Ebola in Sub Sahara Africa
by Izzy Spence
What It Is
Ebola is in a group of diseases called "viral haemorrhagic fevers". Haemorrhagic means that it is a disease that involves bleeding. It can start within two days after being exposed. There is no treatment, vaccine, or cure for Ebola yet.
This graph shows the number of cases reported int the top 3 affected countries in Africa.
This is what the Ebola virus looks like.
This is the official Ebola awareness ribbon.
- Blood tests are the only way to firmly diagnose Ebola.
- There are four strains of Ebola virus that have caused illness in humans.
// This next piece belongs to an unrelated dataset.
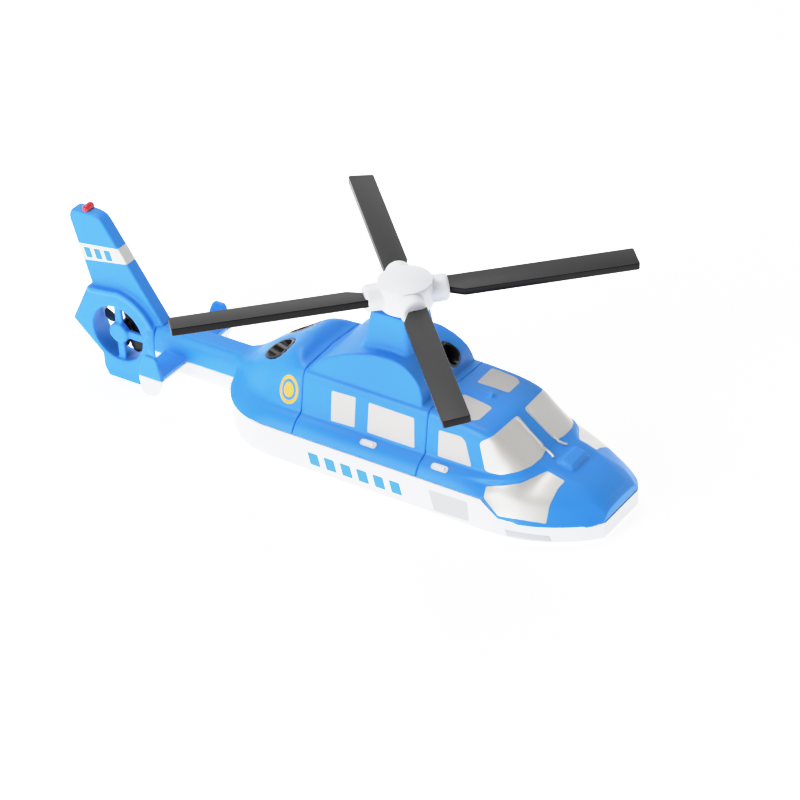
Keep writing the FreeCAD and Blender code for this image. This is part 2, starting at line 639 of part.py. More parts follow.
def make_tail_fin():
    fin = part("PartDesign::Body", "tail_fin")
    blade = [("-178.8", "fan_z + 20"), ("-188.6", "73.6"), ("-186", "fin_top_z - 0.6"), ("-184", "fin_top_z"),
             ("-174", "fin_top_z"), ("-170.6", "fin_top_z - 0.8"), ("-168.4", "75.2"),
             ("-137.2", "boom_top_z"), ("boom_end_x - seam_gap / 2", "boom_top_z"),
             ("boom_end_x - seam_gap / 2", "fan_z")]
    pad(fin, outline(fin, "XZ_Plane", blade), "2 * fin_half", midplane=True)
    housing = [
        ("-180.5", "38"),
        ("-162", "fan_z + sqrt(ring_radius ^ 2 - (fan_x + 162) ^ 2)", "ring_radius"),
        ("fan_x + ring_radius", "fan_z", "ring_radius"),
        ("-149.6", "fan_z - sqrt(ring_radius ^ 2 - (fan_x + 149.6) ^ 2)"),
        ("-153.4", "-3.4"),
        ("-154", "keel_z"),
        ("-172.8", "keel_z"),
        ("-175.2", "keel_z + 4.6"),
        ("-175.2", "1.6"),
        ("-191.6", "fan_z + 1.1"),
    ]
    pad(fin, outline(fin, "XZ_Plane", housing), "2 * ring_half", midplane=True)
    neck = mirrored(boom_half_section("0") + [("boom_half - 0.7", "boom_split_z - 7"),
                                              ("boom_flat", "boom_foot_z")])
    pad(fin, outline(fin, "YZ_Plane", neck, "boom_end_x - seam_gap / 2"), "6", reverse=True)
    pocket(fin, circles(fin, "XZ_Plane", [("fan_x", "fan_z")], "duct_radius"), "4 * ring_half",
           midplane=True)
    starboard = "ring_half - 1 - spider_depth"
    spokes = [box_points("fan_x - spoke / 2", "fan_x + spoke / 2", "fan_z - duct_radius - 1",
                         "fan_z + duct_radius + 1"),
              box_points("fan_x", "fan_x + duct_radius + 1", "fan_z - spoke / 2", "fan_z + spoke / 2")]
    for points in spokes:
        pad(fin, outline(fin, "XZ_Plane", points, starboard), "spider_depth")
    pad(fin, circles(fin, "XZ_Plane", [("fan_x", "fan_z")], "hub_disc", starboard), "spider_depth")
    pocket(fin, circles(fin, "XZ_Plane", [("fan_x", "fan_z")], "axle_radius + running_gap", starboard),
           "spider_depth - 0.8", reverse=True)
    pocket(fin, circles(fin, "XZ_Plane", [("beacon_x", "beacon_z")], "beacon_radius + running_gap"),
           "4 * fin_half", midplane=True)


def make_beacon():
    beacon = part("PartDesign::Body", "beacon")
    pad(beacon, circles(beacon, "XZ_Plane", [("beacon_x", "beacon_z")], "beacon_radius"),
        "2 * beacon_half", midplane=True)
    round_edges(beacon, lambda edge: isinstance(edge.Curve, Part.Circle), "beacon_radius - 0.2")


def make_axle():
    axle = part("PartDesign::Body", "fan_axle")
    pad(axle, circles(axle, "XZ_Plane", [("fan_x", "fan_z")], "axle_radius", "-(fan_y + fan_depth + 1)"),
        "fan_y + fan_depth + ring_half - 1.2")
    pad(axle, circles(axle, "XZ_Plane", [("fan_x", "fan_z")], "2 * axle_radius", "-(fan_y + fan_depth + 1)"),
        "0.8")


def make_tail_fan():
    """A hub with five broad blades that spins on the axle in the duct."""
    fan = part("PartDesign::Body", "tail_fan")
    back = "-(fan_y + fan_depth)"
    pad(fan, circles(fan, "XZ_Plane", [("0", "0")], "fan_hub", back), "fan_depth")
    petal = outline(fan, "XZ_Plane", [("2.6", "-2"), ("12.6", "-5.6", "-fan_radius"), ("13", "5"),
                                      ("2.6", "2")], f"{back} + 1.4")
    blade = pad(fan, petal, "1.6")
    spin = fan.newObject("PartDesign::PolarPattern", "blades")
    spin.Originals = [blade]
    spin.Axis = (origin_plane(fan, "Y_Axis"), [""])
    spin.Angle = 360
    spin.Occurrences = 5
    fan.Tip = spin
    doc.recompute()
    pocket(fan, circles(fan, "XZ_Plane", [("0", "0")], "axle_radius + 2 * running_gap"),
           "4 * fan_depth", midplane=True)
    fan.setExpression("Placement.Base.x", bound("fan_x"))
    fan.setExpression("Placement.Base.z", bound("fan_z"))


# ---------------------------------------------------------------- main rotor

def make_hub():
    hub = part("PartDesign::Body", "rotor_hub")
    pad(hub, circles(hub, "XY_Plane", [("0", "0")], "hub_radius", "hub_foot_z"), "hub_top_z - hub_foot_z")
    for role in ("YZ_Plane", "XZ_Plane"):
        pad(hub, circles(hub, role, [("0", "blade_z")], "collar_radius"), "2 * collar_end", midplane=True)
        pocket(hub, circles(hub, role, [("0", "blade_z")], "spigot_radius + fit_gap"),
               "2 * collar_end + 2", midplane=True)
    pad(hub, circles(hub, "XY_Plane", [("0", "0")], "spigot_x - fit_gap", "hub_foot_z"),
        "hub_top_z - hub_foot_z")
    pocket(hub, circles(hub, "XY_Plane", [("0", "0")], "shaft_radius"), "hub_top_z - 2", reverse=True)
    hub.Placement = Placement(Vector(0, 0, 0), Rotation(Vector(0, 0, 1), size("rest_angle")))
    hub.setExpression("Placement.Rotation.Angle", bound("rest_angle"))


def make_cap():
    cap = part("PartDesign::Body", "hub_cap")
    sketch = new_sketch(cap, "XZ_Plane")
    sphere = "(cap_radius ^ 2 + cap_rise ^ 2) / (2 * cap_rise)"
    add_outline(sketch, [("0", "hub_top_z"), ("cap_radius", "hub_top_z"),
                         ("cap_radius", "hub_top_z + cap_rim", f"-({sphere})"),
                         ("0", "hub_top_z + cap_rim + cap_rise")])
    turned = cap.newObject("PartDesign::Revolution", "turned")
    turned.Profile = sketch
    turned.ReferenceAxis = (sketch, ["V_Axis"])
    turned.Angle = 360
    doc.recompute()


def make_blades():
    """Four equal blades: a flat aerofoil with one root corner cut off and a round spigot."""
    for number in range(4):
        blade = part("PartDesign::Body", f"rotor_blade_{number + 1}")
        plan = [("blade_root_x + 1", "chord / 2"), ("blade_root_x + 1", "chord / 2 - root_chord"),
                ("blade_full_x", "-chord / 2"), ("rotor_radius - 1", "-chord / 2"),
                ("rotor_radius", "1 - chord / 2"), ("rotor_radius", "chord / 2 - 1"),
                ("rotor_radius - 1", "chord / 2")]
        pad(blade, outline(blade, "XY_Plane", plan), "blade_thickness", midplane=True)
        pad(blade, circles(blade, "YZ_Plane", [("0", "0")], "spigot_radius", "spigot_x"),
            "blade_full_x - spigot_x")
        turn = Rotation(Vector(0, 0, 1), 90 * number + size("rest_angle"))
        pitch = Rotation(Vector(1, 0, 0), size("blade_pitch"))
        blade.Placement = Placement(Vector(0, 0, size("blade_z")), turn.multiply(pitch))
        blade.setExpression("Placement.Base.z", bound("blade_z"))


def make_shaft():
    """The rotor's shaft with a groove under the bearing, and the clip that sits in the groove."""
    centre = [("0", "0")]
    shaft = part("PartDesign::Body", "rotor_shaft")
    pad(shaft, circles(shaft, "XY_Plane", centre, "shaft_radius - 0.01", "shaft_foot_z"),
        "hub_top_z - 2.2 - shaft_foot_z")
    ring = new_sketch(shaft, "XY_Plane", "bearing_foot_z - 0.3 - clip_height")
    add_circle(ring, "0", "0", "shaft_radius + 1")
    add_circle(ring, "0", "0", "shaft_radius - 0.5")
    pocket(shaft, ring, "clip_height", reverse=True)
    clip = part("PartDesign::Body", "shaft_clip")
    pad(clip, circles(clip, "XY_Plane", centre, "clip_radius", "bearing_foot_z - 0.25 - clip_height"),
        "clip_height - 0.1")
    pocket(clip, circles(clip, "XY_Plane", centre, "shaft_radius - 0.45", "shaft_foot_z"),
           "bearing_foot_z", reverse=True)
    mouth = box_points("0", "clip_radius + 1", "0.4 - shaft_radius", "shaft_radius - 0.4")
    pocket(clip, outline(clip, "XY_Plane", mouth, "shaft_foot_z"), "bearing_foot_z", reverse=True)


def check_and_write():
    """Stop on any failed object, then write one STEP file for each sub-part."""
    doc.recompute()
    for item in doc.Objects:
        if "Invalid" in item.State or "Error" in item.State:
            raise RuntimeError(f"{item.Label} ({item.TypeId}) is {item.State}")
    os.makedirs("parts", exist_ok=True)
    for item in parts:
        if item.Shape.isNull() or not item.Shape.isValid() or not item.Shape.Solids:
            raise RuntimeError(f"{item.Label} has no valid solid")
        item.Shape.exportStep(f"parts/{item.Label}.step")
        box = item.Shape.optimalBoundingBox()
        print(f"{item.Label:18s} solids {len(item.Shape.Solids)} volume {item.Shape.Volume:9.1f}"
              f"  x {box.XMin:7.1f} {box.XMax:7.1f}  y {box.YMin:6.1f} {box.YMax:6.1f}"
              f"  z {box.ZMin:6.1f} {box.ZMax:6.1f}")


make_hull_tub()
make_cabin_shell()
make_intakes()
make_bearing()
make_screws()
make_seams()
make_nose()
make_tail_shell()
make_boom_lower()
make_exhausts()
make_tail_fin()
make_beacon()
make_axle()
make_tail_fan()
make_hub()
make_cap()
make_blades()
make_shaft()
check_and_write()
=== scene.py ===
"""Looks of the toy helicopter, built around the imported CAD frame.

Shapes are written in millimetres, in the frame's own axes: X to the nose, Y to port, Z up along the mast.
They are turned into metres when a mesh is made. The white hull carries three blue sections that meet at
two seams; each section is a shell lofted through sections across X, whose corners follow named rails.
"""
import json
import math

import bmesh
import bpy
import numpy as np
from mathutils import Matrix, Vector
from mathutils.bvhtree import BVHTree


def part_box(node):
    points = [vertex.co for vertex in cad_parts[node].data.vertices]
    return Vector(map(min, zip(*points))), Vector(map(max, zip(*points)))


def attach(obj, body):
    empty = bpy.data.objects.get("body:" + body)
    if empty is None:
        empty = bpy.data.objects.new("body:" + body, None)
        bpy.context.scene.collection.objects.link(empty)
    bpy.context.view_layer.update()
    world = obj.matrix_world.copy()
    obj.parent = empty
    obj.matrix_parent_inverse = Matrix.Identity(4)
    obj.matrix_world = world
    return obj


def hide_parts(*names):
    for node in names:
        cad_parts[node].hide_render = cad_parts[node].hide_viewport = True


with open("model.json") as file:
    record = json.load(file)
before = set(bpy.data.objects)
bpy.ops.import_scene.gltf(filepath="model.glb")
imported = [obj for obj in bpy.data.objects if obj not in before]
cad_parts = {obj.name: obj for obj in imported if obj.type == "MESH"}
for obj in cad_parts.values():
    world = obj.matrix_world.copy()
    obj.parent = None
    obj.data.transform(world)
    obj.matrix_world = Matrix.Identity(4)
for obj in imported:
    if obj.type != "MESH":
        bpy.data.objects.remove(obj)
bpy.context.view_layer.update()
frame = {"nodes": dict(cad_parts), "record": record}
MM = 0.001
UP, PORT, FORWARD = (0, 0, 1), (0, 1, 0), (1, 0, 0)
SIDES = (("left", 1), ("right", -1))


def low_high(node):
    """A CAD node's box in millimetres."""
    low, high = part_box(node)
    return low / MM, high / MM


TUB_LOW, TUB_HIGH = low_high("hull_tub")
CABIN_LOW, CABIN_HIGH = low_high("cabin_shell")
NOSE_LOW, NOSE_HIGH = low_high("nose_shell")
TAIL_LOW, TAIL_HIGH = low_high("tail_shell")
FIN_LOW, FIN_HIGH = low_high("tail_fin")
FAN_LOW, FAN_HIGH = low_high("tail_fan")
HUB_LOW, HUB_HIGH = low_high("rotor_hub")
CAP_LOW, CAP_HIGH = low_high("hub_cap")
LOWER_LOW, LOWER_HIGH = low_high("boom_lower")

SHEER = TUB_HIGH.z
BELT = SHEER + 0.2
BEAM = TUB_HIGH.y
FAN_X = (FAN_LOW.x + FAN_HIGH.x) / 2
FAN_Z = (low_high("fan_axle")[0].z + low_high("fan_axle")[1].z) / 2
BLADE_Z = HUB_HIGH.z - 6.0
VOXEL = 0.56
# how far each blue shell reaches into the gap at a seam, and how deep its end is recessed
SEAM_LIP = 0.1
RECESS = 2.6


# ---- mesh helpers

def add_object(name, data):
    """An object in the scene that holds the data."""
    made = bpy.data.objects.new(name, data)
    bpy.context.scene.collection.objects.link(made)
    return made


def new_object(name, points, faces):
    """A mesh object from points in millimetres."""
    mesh = bpy.data.meshes.new(name)
    mesh.from_pydata([tuple(float(c) * MM for c in point) for point in points], [], faces)
    mesh.update()
    return add_object(name, mesh)


def mend_normals(piece):
    """Turn every face outwards."""
    work = bmesh.new()
    work.from_mesh(piece.data)
    bmesh.ops.recalc_face_normals(work, faces=work.faces)
    work.to_mesh(piece.data)
    work.free()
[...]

They are named after where they were detected.
- The four strains are Bundibugyo, Tai Forest, Sudan, and Zaire.
- The most recent outbreak was the Zaire strain.
- The disease is spread from person to person, or to people from animals.
- The last outbreak has reported more than 22,487 cases.
- Around 9,000 people have died from the recent outbreak.
- There is about 50% chance of survival from Ebola.
- The virus is spread with direct contact with body fluids.
- The first outbreak occurred in 1976.
The most recent outbreak of Ebola was reported in March 2014, and is still continuing. The epidemic is sweeping across the whole region and has taken around 9,000 lives. There are six countries affected by Ebola so far, Liberia, Guinea, Sierra Leone, Nigeria, the US, and Mali.
Impact on Sub Sahara Africa
Treating Ebola has been very expensive and will greatly impact Sub Sahara Africa's economy. It was predicted that worst-case scenario the epidemic will cost $32 billion. More recently though, it has said to be much smaller, $3 billion- $4 billion. Ebola has obviously affected the health of Africa's people, and their population. The total number of reported cases is over 22,500. The number of reported deaths is around 9,000. Since Africa's health care system is so poor, they do not have enough doctors to treat the virus. Lack of staff is a big reason of why Ebola has spread so much in Africa.